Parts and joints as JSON
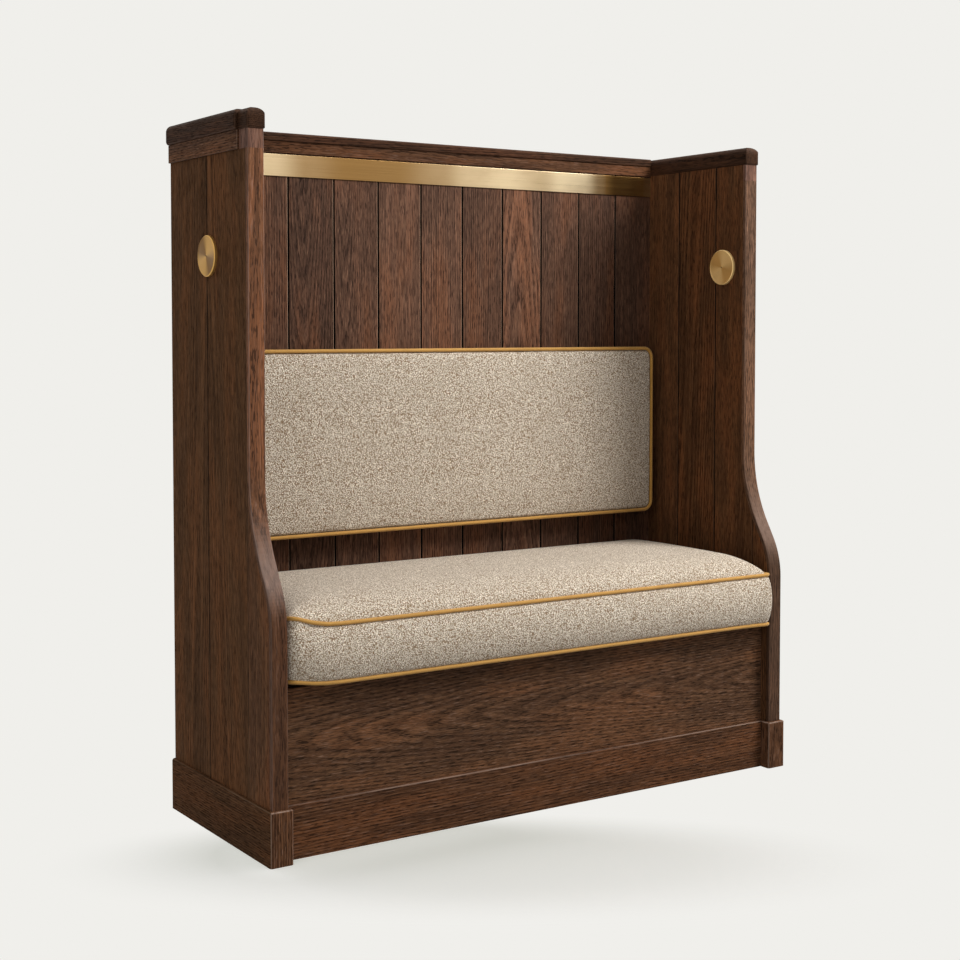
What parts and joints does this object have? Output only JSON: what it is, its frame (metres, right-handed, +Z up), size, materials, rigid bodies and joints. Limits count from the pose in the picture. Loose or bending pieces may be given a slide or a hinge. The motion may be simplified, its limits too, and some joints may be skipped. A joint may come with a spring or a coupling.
{
  "type": "high-back settle",
  "caption": "High-back wooden settle with curved boarded wings, a tall boarded back, brass discs and rail, a loose piped seat cushion and a fixed piped back pad.",
  "frame": {"origin": "on the floor, in the middle of the settle's footprint", "axes": "+X across the seat to the sitter's left, +Y from the front to the back, +Z up"},
  "size_m": [1.289, 0.457, 1.4],
  "materials": {
    "oak_upright": "dark stained open-pored oak, satin, grain upright",
    "oak_level": "dark stained open-pored oak, satin, grain along the piece",
    "oak_cap": "dark stained oak, smooth, a little glossier",
    "pale_timber": "plain unfinished softwood and plywood, out of sight",
    "brass": "brushed, lacquered",
    "boucle": "beige looped wool fabric",
    "piping": "mustard yellow woven piping"
  },
  "bodies": {
    "settle": {"left_front_edge": "oak_upright", "left_stile": "oak_upright", "left_head_block": "oak_upright", "left_core_panel": "oak_upright", "left_frieze": "oak_level", "left_cap": "oak_cap", "left_plinth_board": "oak_level", "left_plinth_block": "oak_upright", "left_outer_disc": "brass", "left_inner_disc": "brass", "left_seat_cleat": "pale_timber", "left_outer_board_1": "oak_upright", "left_outer_board_2": "oak_upright", "left_inner_board_1": "oak_upright", "left_inner_board_2": "oak_upright", "left_inner_board_3": "oak_upright", "right_front_edge": "oak_upright", "right_stile": "oak_upright", "right_head_block": "oak_upright", "right_core_panel": "oak_upright", "right_frieze": "oak_level", "right_cap": "oak_cap", "right_plinth_board": "oak_level", "right_plinth_block": "oak_upright", "right_outer_disc": "brass", "right_inner_disc": "brass", "right_seat_cleat": "pale_timber", "right_outer_board_1": "oak_upright", "right_outer_board_2": "oak_upright", "right_inner_board_1": "oak_upright", "right_inner_board_2": "oak_upright", "right_inner_board_3": "oak_upright", "back_board_1": "oak_upright", "back_board_2": "oak_upright", "back_board_3": "oak_upright", "back_board_4": "oak_upright", "back_board_5": "oak_upright", "back_board_6": "oak_upright", "back_board_7": "oak_upright", "back_board_8": "oak_upright", "back_board_9": "oak_upright", "back_board_10": "oak_upright", "back_board_11": "oak_upright", "top_rail": "oak_level", "bottom_rail": "oak_level", "front_panel": "oak_level", "front_skirting": "oak_level", "back_cap": "oak_cap", "brass_strip": "brass", "seat_board": "pale_timber", "front_cleat": "pale_timber", "rear_cleat": "pale_timber", "centre_bearer": "pale_timber", "back_pad_board": "pale_timber", "back_pad": "boucle", "back_pad_piping": "piping"},
    "loose_seat_cushion": {"seat_cushion": "boucle", "seat_piping_top": "piping", "seat_piping_bottom": "piping"}
  },
  "joints": [
    {"name": "cushion_draw_out", "type": "slide", "parent": "settle", "child": "loose_seat_cushion", "axis": [0, -1, 0], "range_m": [0, 0.45]}
  ]
}
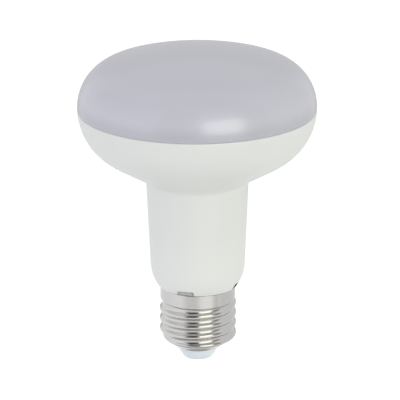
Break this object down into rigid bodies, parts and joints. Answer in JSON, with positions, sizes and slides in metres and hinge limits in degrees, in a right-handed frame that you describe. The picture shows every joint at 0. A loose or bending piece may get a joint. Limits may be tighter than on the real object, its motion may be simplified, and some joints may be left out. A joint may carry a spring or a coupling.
{
  "type": "reflector bulb",
  "caption": "Reflector lamp with a flared white housing, a shallow opal cover, a tall neck and a round-thread screw cap, with its light board and driver inside.",
  "frame": {"origin": "centre of the centre contact's flat face", "axes": "+Z along the lamp's axis from the contact to the opal cover; +X to the viewer's right in the picture"},
  "size_m": [0.08, 0.08, 0.1092],
  "materials": {
    "opal_plastic": "smooth opal, soft gloss",
    "white_plastic": "moulded satin",
    "cap_metal": "bright drawn",
    "insulator_plastic": "pale moulded",
    "contact_metal": "plated",
    "carrier_plastic": "moulded",
    "silicone": "soft",
    "spreader_metal": "pressed",
    "board_metal": "white lacquer",
    "light_source": "yellow resin",
    "screw_steel": "zinc plated",
    "circuit_board": "lacquered",
    "capacitor_yellow": "moulded",
    "black_plastic": "moulded",
    "can_metal": "sleeved can",
    "ferrite": "sintered",
    "copper": "enamelled",
    "varistor_coat": "dipped",
    "resistor_coat": "dipped",
    "lead_red": "insulated"
  },
  "bodies": {
    "root": {"diffuser": "opal_plastic", "housing": "white_plastic", "screw_shell": "cap_metal", "insulator": "insulator_plastic", "centre_contact": "contact_metal", "cap_carrier": "carrier_plastic", "diffuser_seal": "silicone", "heat_spreader": "spreader_metal", "thermal_pad": "silicone", "led_board": "board_metal", "led_packages": "light_source", "board_screws": "screw_steel", "driver_board": "circuit_board", "film_capacitor": "capacitor_yellow", "bridge_rectifier": "black_plastic", "controller_chip": "black_plastic", "input_capacitor": "can_metal", "output_capacitor": "can_metal", "choke": "black_plastic", "transformer_core": "ferrite", "transformer_bobbin": "black_plastic", "transformer_winding": "copper", "varistor": "varistor_coat", "chip_resistors": "black_plastic", "fusible_resistor": "resistor_coat", "live_lead": "copper", "neutral_lead": "black_plastic", "led_lead_positive": "lead_red", "led_lead_negative": "black_plastic"}
  },
  "joints": []
}
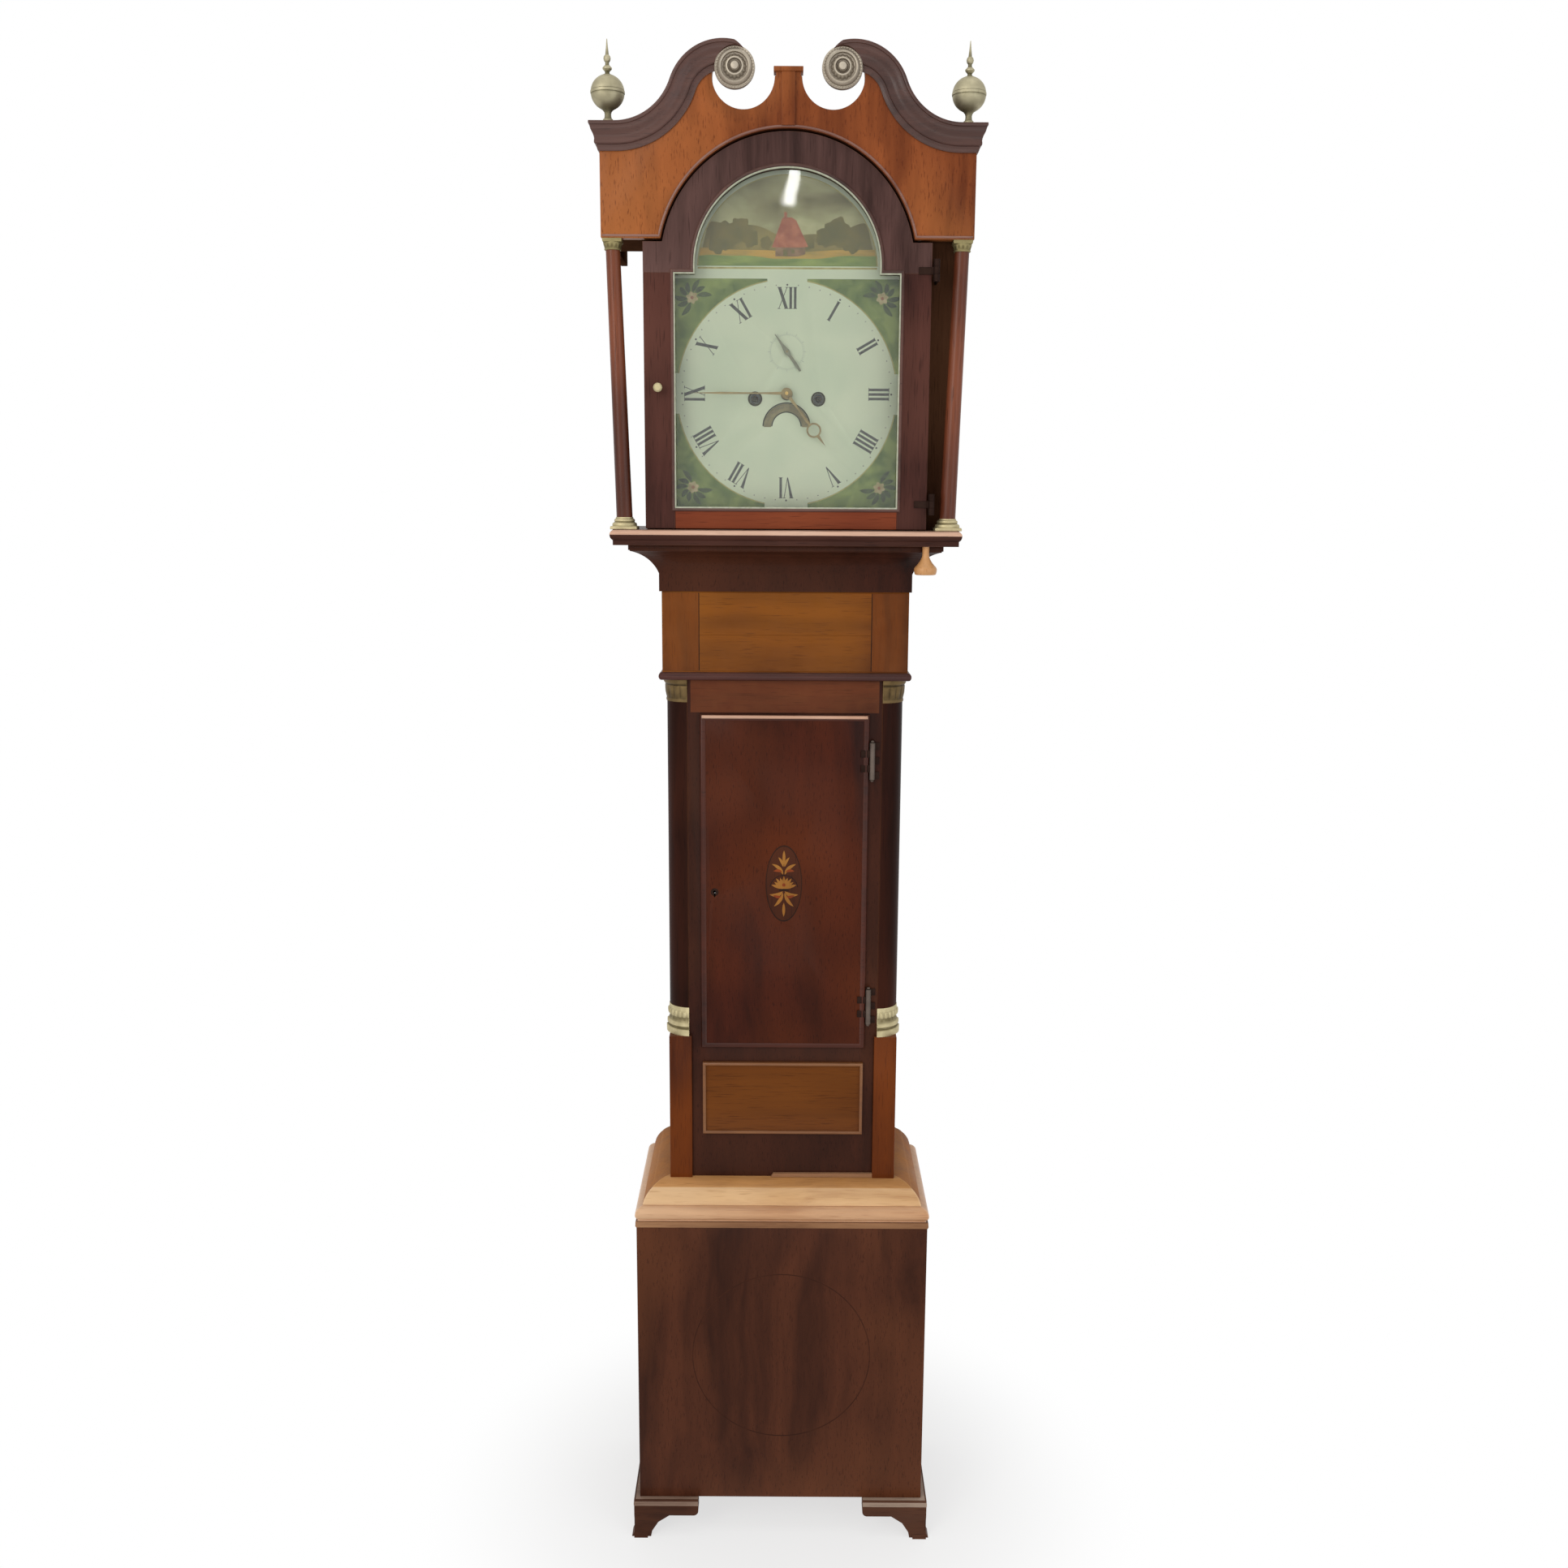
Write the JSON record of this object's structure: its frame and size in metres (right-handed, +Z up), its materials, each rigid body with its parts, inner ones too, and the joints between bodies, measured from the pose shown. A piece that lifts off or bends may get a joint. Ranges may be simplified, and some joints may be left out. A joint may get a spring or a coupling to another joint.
{
  "type": "longcase clock",
  "caption": "Tall floor clock: wooden case with plinth, trunk door and sliding hood, arched painted dial, weight-driven movement, pulleys and a swinging pendulum.",
  "frame": {"origin": "centre of the floor rectangle under the whole clock", "axes": "+Z up, -Y towards the viewer of the dial, +X to the viewer's right"},
  "size_m": [0.54, 0.281, 2.27],
  "materials": {
    "dark_mahogany": "satin French polish",
    "base_mahogany": "satin French polish",
    "red_mahogany": "satin French polish",
    "hood_mahogany": "satin French polish",
    "honey_mahogany": "satin French polish",
    "golden_mahogany": "satin French polish",
    "plinth_mahogany": "satin French polish",
    "pine": "unfinished, darkened",
    "gilt_brass": "aged gilt",
    "movement_brass": "polished",
    "hand_brass": "matt gilt",
    "steel": "polished",
    "painted_dial": "enamel paint",
    "glass": "clear",
    "gut": "natural gut",
    "beech": "waxed",
    "inlay_wood": "satin French polish"
  },
  "bodies": {
    "case": {"backboard": "pine", "base_panels": "base_mahogany", "base_moulding": "honey_mahogany", "bracket_feet": "base_mahogany", "trunk_sides": "dark_mahogany", "trunk_frame": "dark_mahogany", "lower_panel": "golden_mahogany", "corner_plinths": "plinth_mahogany", "quarter_columns": "dark_mahogany", "column_mounts": "gilt_brass", "trunk_frieze": "golden_mahogany", "trunk_cove": "dark_mahogany", "trunk_hinge_plates": "gilt_brass", "seatboard": "pine", "dial_plate": "painted_dial", "movement_frame": "movement_brass", "bell": "movement_brass", "going_line": "gut", "strike_line": "gut"},
    "hood": {"hood_base": "hood_mahogany", "hood_carcass": "hood_mahogany", "hood_frieze": "red_mahogany", "swan_necks": "hood_mahogany", "rosettes": "gilt_brass", "finials": "gilt_brass", "hood_pillars": "hood_mahogany", "pillar_mounts": "gilt_brass", "dial_mask": "hood_mahogany", "hood_pull": "beech", "hood_hinge_plates": "gilt_brass"},
    "hood_door": {"hood_door_frame": "hood_mahogany", "hood_glass": "glass", "hood_door_knob": "gilt_brass", "hood_door_hinges": "gilt_brass"},
    "trunk_door": {"trunk_door": "dark_mahogany", "door_inlay": "inlay_wood", "trunk_lock": "gilt_brass", "trunk_door_hinges": "gilt_brass"},
    "going_great_wheel": {"going_great_wheel": "movement_brass"},
    "going_barrel": {"going_barrel": "movement_brass"},
    "going_pulley": {"going_pulley": "movement_brass"},
    "going_weight": {"going_weight": "movement_brass"},
    "strike_great_wheel": {"strike_great_wheel": "movement_brass"},
    "strike_barrel": {"strike_barrel": "movement_brass"},
    "strike_pulley": {"strike_pulley": "movement_brass"},
    "strike_weight": {"strike_weight": "movement_brass"},
    "centre_wheel": {"centre_wheel": "movement_brass"},
    "third_wheel": {"third_wheel": "movement_brass"},
    "escape_wheel": {"escape_wheel": "movement_brass"},
    "anchor": {"anchor": "steel"},
    "pendulum": {"pendulum": "movement_brass"},
    "minute_hand": {"minute_hand": "hand_brass"},
    "minute_wheel": {"minute_wheel": "movement_brass"},
    "hour_hand": {"hour_hand": "hand_brass"},
    "hammer": {"hammer": "steel"},
    "date_disc": {"date_disc": "painted_dial"},
    "pin_wheel": {"pin_wheel": "movement_brass"},
    "pallet_wheel": {"pallet_wheel": "movement_brass"},
    "strike_fly": {"strike_fly": "movement_brass"},
    "lock_bolt": {"lock_bolt": "steel"}
  },
  "joints": [
    {"name": "hood_slide", "type": "slide", "parent": "case", "child": "hood", "axis": [0, -1, 0], "range_m": [0, 0.3]},
    {"name": "hood_door_hinge", "type": "hinge", "parent": "hood", "child": "hood_door", "pos_m": [0.206, -0.124, 1.8], "axis": [0, 0, 1], "range_deg": [0, 105]},
    {"name": "trunk_door_hinge", "type": "hinge", "parent": "case", "child": "trunk_door", "pos_m": [0.1315, -0.071, 1.08], "axis": [0, 0, 1], "range_deg": [0, 110]},
    {"name": "lock_bolt_slide", "type": "slide", "parent": "trunk_door", "child": "lock_bolt", "axis": [-1, 0, 0], "range_m": [0, 0.008]},
    {"name": "minute_hand_turn", "type": "hinge", "parent": "case", "child": "minute_hand", "pos_m": [0, -0.01, 1.807], "axis": [0, 1, 0], "continuous": true},
    {"name": "minute_wheel_turn", "type": "hinge", "parent": "case", "child": "minute_wheel", "pos_m": [-0.03429, -0.01, 1.8268], "axis": [0, 1, 0], "continuous": true},
    {"name": "hour_hand_turn", "type": "hinge", "parent": "case", "child": "hour_hand", "pos_m": [0, -0.01, 1.807], "axis": [0, 1, 0], "continuous": true},
    {"name": "escape_turn", "type": "hinge", "parent": "case", "child": "escape_wheel", "pos_m": [0, -0.01, 1.865], "axis": [0, 1, 0], "continuous": true},
    {"name": "third_turn", "type": "hinge", "parent": "case", "child": "third_wheel", "pos_m": [0.01341, -0.01, 1.83825], "axis": [0, 1, 0], "continuous": true},
    {"name": "centre_turn", "type": "hinge", "parent": "case", "child": "centre_wheel", "pos_m": [0, -0.01, 1.807], "axis": [0, 1, 0], "continuous": true},
    {"name": "going_great_turn", "type": "hinge", "parent": "case", "child": "going_great_wheel", "pos_m": [0.045, -0.01, 1.8], "axis": [0, 1, 0], "continuous": true},
    {"name": "fly_turn", "type": "hinge", "parent": "case", "child": "strike_fly", "pos_m": [-0.02929, -0.01, 1.87469], "axis": [0, 1, 0], "continuous": true},
    {"name": "pallet_turn", "type": "hinge", "parent": "case", "child": "pallet_wheel", "pos_m": [-0.05072, -0.01, 1.86689], "axis": [0, 1, 0], "continuous": true},
    {"name": "pin_turn", "type": "hinge", "parent": "case", "child": "pin_wheel", "pos_m": [-0.05172, -0.01, 1.83811], "axis": [0, 1, 0], "continuous": true},
    {"name": "strike_great_turn", "type": "hinge", "parent": "case", "child": "strike_great_wheel", "pos_m": [-0.045, -0.01, 1.8], "axis": [0, 1, 0], "continuous": true},
    {"name": "going_weight_drop", "type": "slide", "parent": "case", "child": "going_weight", "axis": [0, 0, 1], "range_m": [-1.05, 0.17], "deforming": ["going_line"]},
    {"name": "going_barrel_turn", "type": "hinge", "parent": "case", "child": "going_barrel", "pos_m": [0.045, -0.01, 1.8], "axis": [0, 1, 0], "range_deg": [-4920, 800]},
    {"name": "going_pulley_turn", "type": "hinge", "parent": "going_weight", "child": "going_pulley", "pos_m": [0.043, -0.01, 1.48], "axis": [0, 1, 0], "range_deg": [-2680, 440]},
    {"name": "strike_weight_drop", "type": "slide", "parent": "case", "child": "strike_weight", "axis": [0, 0, 1], "range_m": [-1.05, 0.17], "deforming": ["strike_line"]},
    {"name": "strike_barrel_turn", "type": "hinge", "parent": "case", "child": "strike_barrel", "pos_m": [-0.045, -0.01, 1.8], "axis": [0, 1, 0], "range_deg": [-4920, 800]},
    {"name": "strike_pulley_turn", "type": "hinge", "parent": "strike_weight", "child": "strike_pulley", "pos_m": [-0.047, -0.01, 1.48], "axis": [0, 1, 0], "range_deg": [-2680, 440]},
    {"name": "pendulum_swing", "type": "hinge", "parent": "case", "child": "pendulum", "pos_m": [0, 0.066, 1.895], "axis": [0, 1, 0], "range_deg": [-2.5, 2.5]},
    {"name": "anchor_rock", "type": "hinge", "parent": "case", "child": "anchor", "pos_m": [0, -0.01, 1.895], "axis": [0, 1, 0], "range_deg": [-2.5, 2.5]},
    {"name": "hammer_lift", "type": "hinge", "parent": "case", "child": "hammer", "pos_m": [-0.082, -0.01, 1.819], "axis": [0, -1, 0], "range_deg": [0, 18], "stiffness_Nm_per_rad": 0.1, "springref_deg": -11.46},
    {"name": "date_turn", "type": "hinge", "parent": "case", "child": "date_disc", "pos_m": [0, -0.08, 1.761], "axis": [0, 1, 0], "continuous": true}
  ],
  "couplings": [
    {"joint": "minute_wheel_turn", "follows": "minute_hand_turn", "ratio": -1},
    {"joint": "hour_hand_turn", "follows": "minute_hand_turn", "ratio": 0.083333},
    {"joint": "third_turn", "follows": "escape_turn", "ratio": -0.125},
    {"joint": "centre_turn", "follows": "escape_turn", "ratio": 0.016667},
    {"joint": "going_great_turn", "follows": "escape_turn", "ratio": -0.0013889},
    {"joint": "pallet_turn", "follows": "fly_turn", "ratio": -0.14},
    {"joint": "pin_turn", "follows": "fly_turn", "ratio": 0.02},
    {"joint": "strike_great_turn", "follows": "fly_turn", "ratio": -0.0020513},
    {"joint": "going_barrel_turn", "follows": "going_weight_drop", "rad_per_m": 81.633},
    {"joint": "going_pulley_turn", "follows": "going_weight_drop", "rad_per_m": 44.444},
    {"joint": "strike_barrel_turn", "follows": "strike_weight_drop", "rad_per_m": 81.633},
    {"joint": "strike_pulley_turn", "follows": "strike_weight_drop", "rad_per_m": 44.444},
    {"joint": "anchor_rock", "follows": "pendulum_swing", "ratio": 1}
  ]
}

◆ TASK INSTRUCTIONS ◆
Whenever "pose" turns up in a line, pick that line out.

◆ WRITTEN REPLY ◆
What parts and joints does this object have? Output only JSON: what it is, its frame (metres, right-handed, +Z up), size, materials, rigid bodies and joints. Limits count from the pose in the picture. Loose or bending pieces may be given a slide or a hinge. The motion may be simplified, its limits too, and some joints may be skipped. A joint may come with a spring or a coupling.
Write the JSON record of this object's structure: its frame and size in metres (right-handed, +Z up), its materials, each rigid body with its parts, inner ones too, and the joints between bodies, measured from the pose shown. A piece that lifts off or bends may get a joint. Ranges may be simplified, and some joints may be left out. A joint may get a spring or a coupling to another joint.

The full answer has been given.